WRITTEN PROBLEM: Reproduce all of the data exactly, with no line skipped.

GIVEN ENTRIES:
———

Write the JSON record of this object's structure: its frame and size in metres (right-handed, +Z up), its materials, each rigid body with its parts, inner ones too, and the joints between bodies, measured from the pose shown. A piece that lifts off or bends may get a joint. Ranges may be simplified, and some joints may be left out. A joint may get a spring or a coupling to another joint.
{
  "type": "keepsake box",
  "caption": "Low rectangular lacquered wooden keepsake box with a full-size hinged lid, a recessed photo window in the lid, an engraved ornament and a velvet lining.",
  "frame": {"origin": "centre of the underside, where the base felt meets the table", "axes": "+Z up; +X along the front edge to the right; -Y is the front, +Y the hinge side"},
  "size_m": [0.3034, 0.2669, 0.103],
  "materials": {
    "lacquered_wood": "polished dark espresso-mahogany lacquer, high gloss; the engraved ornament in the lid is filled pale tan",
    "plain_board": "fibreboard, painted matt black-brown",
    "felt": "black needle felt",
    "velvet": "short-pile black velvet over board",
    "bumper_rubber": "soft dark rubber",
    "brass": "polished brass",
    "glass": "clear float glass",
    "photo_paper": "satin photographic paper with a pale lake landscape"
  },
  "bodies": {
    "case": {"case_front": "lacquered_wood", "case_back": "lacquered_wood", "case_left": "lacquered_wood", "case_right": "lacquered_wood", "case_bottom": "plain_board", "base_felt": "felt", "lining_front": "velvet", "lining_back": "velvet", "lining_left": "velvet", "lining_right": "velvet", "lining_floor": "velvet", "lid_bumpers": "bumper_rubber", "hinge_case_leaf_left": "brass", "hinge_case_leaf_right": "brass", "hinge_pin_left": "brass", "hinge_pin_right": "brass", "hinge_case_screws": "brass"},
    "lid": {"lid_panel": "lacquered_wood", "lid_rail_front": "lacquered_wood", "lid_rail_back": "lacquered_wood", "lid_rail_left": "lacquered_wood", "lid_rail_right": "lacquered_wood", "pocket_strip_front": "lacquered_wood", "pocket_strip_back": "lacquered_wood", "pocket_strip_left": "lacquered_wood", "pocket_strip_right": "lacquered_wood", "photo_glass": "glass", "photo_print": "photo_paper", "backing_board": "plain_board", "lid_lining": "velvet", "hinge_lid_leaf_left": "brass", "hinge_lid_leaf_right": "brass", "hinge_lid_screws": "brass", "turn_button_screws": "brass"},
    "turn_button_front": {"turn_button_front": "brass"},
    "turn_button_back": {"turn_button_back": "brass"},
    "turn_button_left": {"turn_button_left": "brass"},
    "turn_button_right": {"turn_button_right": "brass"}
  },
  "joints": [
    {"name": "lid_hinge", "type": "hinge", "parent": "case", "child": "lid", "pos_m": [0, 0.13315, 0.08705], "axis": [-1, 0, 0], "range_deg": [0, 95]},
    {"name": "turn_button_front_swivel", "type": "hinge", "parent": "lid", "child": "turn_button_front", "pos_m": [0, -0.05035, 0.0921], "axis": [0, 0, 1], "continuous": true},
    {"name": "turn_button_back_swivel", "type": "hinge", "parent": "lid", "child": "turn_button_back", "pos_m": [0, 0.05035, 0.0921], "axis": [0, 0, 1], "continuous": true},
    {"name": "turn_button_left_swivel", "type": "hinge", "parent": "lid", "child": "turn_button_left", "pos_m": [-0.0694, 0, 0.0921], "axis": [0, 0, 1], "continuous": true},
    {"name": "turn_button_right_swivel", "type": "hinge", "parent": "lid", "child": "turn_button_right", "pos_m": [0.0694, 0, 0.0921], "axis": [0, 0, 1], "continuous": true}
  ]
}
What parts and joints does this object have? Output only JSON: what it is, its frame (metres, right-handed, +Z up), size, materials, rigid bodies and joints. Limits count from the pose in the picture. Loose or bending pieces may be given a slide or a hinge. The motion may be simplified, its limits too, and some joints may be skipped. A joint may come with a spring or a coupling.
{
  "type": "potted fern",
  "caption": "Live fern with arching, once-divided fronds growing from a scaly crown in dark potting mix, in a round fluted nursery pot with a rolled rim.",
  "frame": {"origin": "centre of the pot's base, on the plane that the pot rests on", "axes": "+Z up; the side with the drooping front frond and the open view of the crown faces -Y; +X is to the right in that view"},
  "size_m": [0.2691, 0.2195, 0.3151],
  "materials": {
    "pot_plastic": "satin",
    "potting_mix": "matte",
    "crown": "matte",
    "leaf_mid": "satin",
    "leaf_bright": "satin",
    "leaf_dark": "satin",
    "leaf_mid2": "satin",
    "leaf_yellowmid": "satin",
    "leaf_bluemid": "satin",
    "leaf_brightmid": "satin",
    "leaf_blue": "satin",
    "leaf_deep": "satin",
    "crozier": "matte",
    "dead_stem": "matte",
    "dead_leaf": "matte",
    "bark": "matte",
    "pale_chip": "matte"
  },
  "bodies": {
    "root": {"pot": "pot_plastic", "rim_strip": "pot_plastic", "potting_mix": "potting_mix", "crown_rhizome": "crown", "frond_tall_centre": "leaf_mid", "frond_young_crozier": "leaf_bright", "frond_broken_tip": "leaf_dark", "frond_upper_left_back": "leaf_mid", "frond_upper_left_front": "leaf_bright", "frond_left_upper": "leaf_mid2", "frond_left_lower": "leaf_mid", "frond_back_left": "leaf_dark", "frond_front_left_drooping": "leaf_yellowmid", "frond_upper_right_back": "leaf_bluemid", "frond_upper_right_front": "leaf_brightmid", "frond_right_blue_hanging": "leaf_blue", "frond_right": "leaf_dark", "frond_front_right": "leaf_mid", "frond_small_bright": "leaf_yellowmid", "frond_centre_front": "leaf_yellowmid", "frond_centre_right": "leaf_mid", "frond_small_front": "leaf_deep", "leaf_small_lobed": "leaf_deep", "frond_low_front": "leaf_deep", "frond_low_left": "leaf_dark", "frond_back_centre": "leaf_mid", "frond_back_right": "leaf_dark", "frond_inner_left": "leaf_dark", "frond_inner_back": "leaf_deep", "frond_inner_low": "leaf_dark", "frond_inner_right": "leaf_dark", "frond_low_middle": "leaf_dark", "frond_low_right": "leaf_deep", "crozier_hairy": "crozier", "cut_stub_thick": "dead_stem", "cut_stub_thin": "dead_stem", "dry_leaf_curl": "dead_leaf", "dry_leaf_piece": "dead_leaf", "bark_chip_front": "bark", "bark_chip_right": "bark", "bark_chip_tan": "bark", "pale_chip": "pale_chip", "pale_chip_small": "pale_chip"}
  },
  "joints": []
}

———

FINISHED TASK:
Write the JSON record of this object's structure: its frame and size in metres (right-handed, +Z up), its materials, each rigid body with its parts, inner ones too, and the joints between bodies, measured from the pose shown. A piece that lifts off or bends may get a joint. Ranges may be simplified, and some joints may be left out. A joint may get a spring or a coupling to another joint.
{
  "type": "keepsake box",
  "caption": "Low rectangular lacquered wooden keepsake box with a full-size hinged lid, a recessed photo window in the lid, an engraved ornament and a velvet lining.",
  "frame": {"origin": "centre of the underside, where the base felt meets the table", "axes": "+Z up; +X along the front edge to the right; -Y is the front, +Y the hinge side"},
  "size_m": [0.3034, 0.2669, 0.103],
  "materials": {
    "lacquered_wood": "polished dark espresso-mahogany lacquer, high gloss; the engraved ornament in the lid is filled pale tan",
    "plain_board": "fibreboard, painted matt black-brown",
    "felt": "black needle felt",
    "velvet": "short-pile black velvet over board",
    "bumper_rubber": "soft dark rubber",
    "brass": "polished brass",
    "glass": "clear float glass",
    "photo_paper": "satin photographic paper with a pale lake landscape"
  },
  "bodies": {
    "case": {"case_front": "lacquered_wood", "case_back": "lacquered_wood", "case_left": "lacquered_wood", "case_right": "lacquered_wood", "case_bottom": "plain_board", "base_felt": "felt", "lining_front": "velvet", "lining_back": "velvet", "lining_left": "velvet", "lining_right": "velvet", "lining_floor": "velvet", "lid_bumpers": "bumper_rubber", "hinge_case_leaf_left": "brass", "hinge_case_leaf_right": "brass", "hinge_pin_left": "brass", "hinge_pin_right": "brass", "hinge_case_screws": "brass"},
    "lid": {"lid_panel": "lacquered_wood", "lid_rail_front": "lacquered_wood", "lid_rail_back": "lacquered_wood", "lid_rail_left": "lacquered_wood", "lid_rail_right": "lacquered_wood", "pocket_strip_front": "lacquered_wood", "pocket_strip_back": "lacquered_wood", "pocket_strip_left": "lacquered_wood", "pocket_strip_right": "lacquered_wood", "photo_glass": "glass", "photo_print": "photo_paper", "backing_board": "plain_board", "lid_lining": "velvet", "hinge_lid_leaf_left": "brass", "hinge_lid_leaf_right": "brass", "hinge_lid_screws": "brass", "turn_button_screws": "brass"},
    "turn_button_front": {"turn_button_front": "brass"},
    "turn_button_back": {"turn_button_back": "brass"},
    "turn_button_left": {"turn_button_left": "brass"},
    "turn_button_right": {"turn_button_right": "brass"}
  },
  "joints": [
    {"name": "lid_hinge", "type": "hinge", "parent": "case", "child": "lid", "pos_m": [0, 0.13315, 0.08705], "axis": [-1, 0, 0], "range_deg": [0, 95]},
    {"name": "turn_button_front_swivel", "type": "hinge", "parent": "lid", "child": "turn_button_front", "pos_m": [0, -0.05035, 0.0921], "axis": [0, 0, 1], "continuous": true},
    {"name": "turn_button_back_swivel", "type": "hinge", "parent": "lid", "child": "turn_button_back", "pos_m": [0, 0.05035, 0.0921], "axis": [0, 0, 1], "continuous": true},
    {"name": "turn_button_left_swivel", "type": "hinge", "parent": "lid", "child": "turn_button_left", "pos_m": [-0.0694, 0, 0.0921], "axis": [0, 0, 1], "continuous": true},
    {"name": "turn_button_right_swivel", "type": "hinge", "parent": "lid", "child": "turn_button_right", "pos_m": [0.0694, 0, 0.0921], "axis": [0, 0, 1], "continuous": true}
  ]
}
What parts and joints does this object have? Output only JSON: what it is, its frame (metres, right-handed, +Z up), size, materials, rigid bodies and joints. Limits count from the pose in the picture. Loose or bending pieces may be given a slide or a hinge. The motion may be simplified, its limits too, and some joints may be skipped. A joint may come with a spring or a coupling.
{
  "type": "potted fern",
  "caption": "Live fern with arching, once-divided fronds growing from a scaly crown in dark potting mix, in a round fluted nursery pot with a rolled rim.",
  "frame": {"origin": "centre of the pot's base, on the plane that the pot rests on", "axes": "+Z up; the side with the drooping front frond and the open view of the crown faces -Y; +X is to the right in that view"},
  "size_m": [0.2691, 0.2195, 0.3151],
  "materials": {
    "pot_plastic": "satin",
    "potting_mix": "matte",
    "crown": "matte",
    "leaf_mid": "satin",
    "leaf_bright": "satin",
    "leaf_dark": "satin",
    "leaf_mid2": "satin",
    "leaf_yellowmid": "satin",
    "leaf_bluemid": "satin",
    "leaf_brightmid": "satin",
    "leaf_blue": "satin",
    "leaf_deep": "satin",
    "crozier": "matte",
    "dead_stem": "matte",
    "dead_leaf": "matte",
    "bark": "matte",
    "pale_chip": "matte"
  },
  "bodies": {
    "root": {"pot": "pot_plastic", "rim_strip": "pot_plastic", "potting_mix": "potting_mix", "crown_rhizome": "crown", "frond_tall_centre": "leaf_mid", "frond_young_crozier": "leaf_bright", "frond_broken_tip": "leaf_dark", "frond_upper_left_back": "leaf_mid", "frond_upper_left_front": "leaf_bright", "frond_left_upper": "leaf_mid2", "frond_left_lower": "leaf_mid", "frond_back_left": "leaf_dark", "frond_front_left_drooping": "leaf_yellowmid", "frond_upper_right_back": "leaf_bluemid", "frond_upper_right_front": "leaf_brightmid", "frond_right_blue_hanging": "leaf_blue", "frond_right": "leaf_dark", "frond_front_right": "leaf_mid", "frond_small_bright": "leaf_yellowmid", "frond_centre_front": "leaf_yellowmid", "frond_centre_right": "leaf_mid", "frond_small_front": "leaf_deep", "leaf_small_lobed": "leaf_deep", "frond_low_front": "leaf_deep", "frond_low_left": "leaf_dark", "frond_back_centre": "leaf_mid", "frond_back_right": "leaf_dark", "frond_inner_left": "leaf_dark", "frond_inner_back": "leaf_deep", "frond_inner_low": "leaf_dark", "frond_inner_right": "leaf_dark", "frond_low_middle": "leaf_dark", "frond_low_right": "leaf_deep", "crozier_hairy": "crozier", "cut_stub_thick": "dead_stem", "cut_stub_thin": "dead_stem", "dry_leaf_curl": "dead_leaf", "dry_leaf_piece": "dead_leaf", "bark_chip_front": "bark", "bark_chip_right": "bark", "bark_chip_tan": "bark", "pale_chip": "pale_chip", "pale_chip_small": "pale_chip"}
  },
  "joints": []
}